I wonder now if there is something about paper and the ephemeral nature of imaginative work that has we writers hoarding paper even before we know what our future will bring. Prior to our current era of on-line living where anything and everything is preserved (and made public), perhaps writers in pre-digital times announced themselves in primary school because of the paper they stashed away. Perhaps this hoarding, revealing as it does a value, even a reverence directed specifically to paper and the written word, used to separate the future writers from the future musicians and accountants and plumbers. And it’s not just the paper itself, but what it symbolises in terms of memory. After all, these papers and keepsakes are mementoes – monuments and records – and memory is the fiction writer’s stock in trade. The novelist creates characters, s/he gives them childhoods and adolescences, families and lovers; the novelist creates narratives out of how the past shapes a character’s life in the present and on into the future.

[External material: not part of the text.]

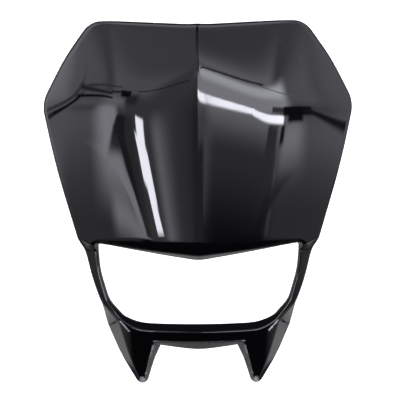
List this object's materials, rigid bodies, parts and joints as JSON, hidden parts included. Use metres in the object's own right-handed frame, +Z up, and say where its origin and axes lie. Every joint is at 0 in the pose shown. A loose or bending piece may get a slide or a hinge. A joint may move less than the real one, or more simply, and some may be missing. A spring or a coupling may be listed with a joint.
{
  "type": "motorcycle headlight mask",
  "caption": "Off-road motorcycle headlight mask: folded glossy plate over a V-browed lamp opening, with slim side arms and a chin ending in tapered fangs.",
  "frame": {"origin": "on the mirror plane, at the height of the plate's shoulders, in the plane behind the shoulders' rear edge, where the straps to the fork legs act", "axes": "+Z up along the mask, from the fangs to the crest; the glossy front faces -Y; +X to the right of someone who looks at the front; mirrored about x = 0"},
  "size_m": [0.265, 0.0976, 0.3043],
  "materials": {
    "gloss_black_plastic": "high gloss, solid black"
  },
  "bodies": {
    "root": {"mask_shell": "gloss_black_plastic"}
  },
  "joints": []
}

I work slowly in the silent house. Occasionally I’ll hear an explosion, a cry of delight coming from me as I find a never-before-seen good poem. I’ll read such poems aloud, just as I used to when Dot would hand me a draft of a new poem. I would read it silently at first, then if it was very good or if there was a bit of a clunk, I’d read it aloud to her. Listen, I used to say, listen to me read it. And she would sit on the couch, her head cocked to one side in that characteristic listening pose of hers while I read.
You need quietness and stillness, you need background silence to hear voices. You need silence for memories, ideas, the past and the future to break through the surface of consciousness. The silence of paper: there is nothing richer, nothing more vibrant. Not even life itself.